Privacy Against a Hypothesis Testing Adversary

Abstract

Privacy against an adversary (AD) that tries to detect the underlying privacy-sensitive data distribution is studied. The original data sequence is assumed to come from one of the two known distributions, and the privacy leakage is measured by the probability of error of the binary hypothesis test carried out by the AD. A management unit (MU) is allowed to manipulate the original data sequence in an online fashion while satisfying an average distortion constraint. The goal of the MU is to maximize the minimal type II probability of error subject to a constraint on the type I probability of error assuming an adversarial Neyman–Pearson test, or to maximize the minimal error probability assuming an adversarial Bayesian test. The asymptotic exponents of the maximum minimal type II probability of error and the maximum minimal error probability are shown to be characterized by a Kullback–Leibler divergence rate and a Chernoff information rate, respectively.

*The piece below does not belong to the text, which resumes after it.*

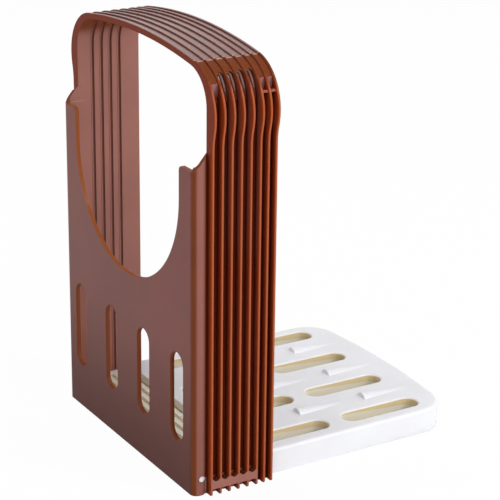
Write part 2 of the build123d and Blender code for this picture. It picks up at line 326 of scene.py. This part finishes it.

Privacy performances of particular management policies, the memoryless hypothesis-aware policy and the hypothesis-unaware policy with memory, are compared. The proposed formulation can also model adversarial example generation with minimal data manipulation to fool classifiers. At last, the results are applied to a smart meter privacy problem, where the user’s energy consumption is manipulated by adaptively using a renewable energy source in order to hide user’s activity from the energy provider.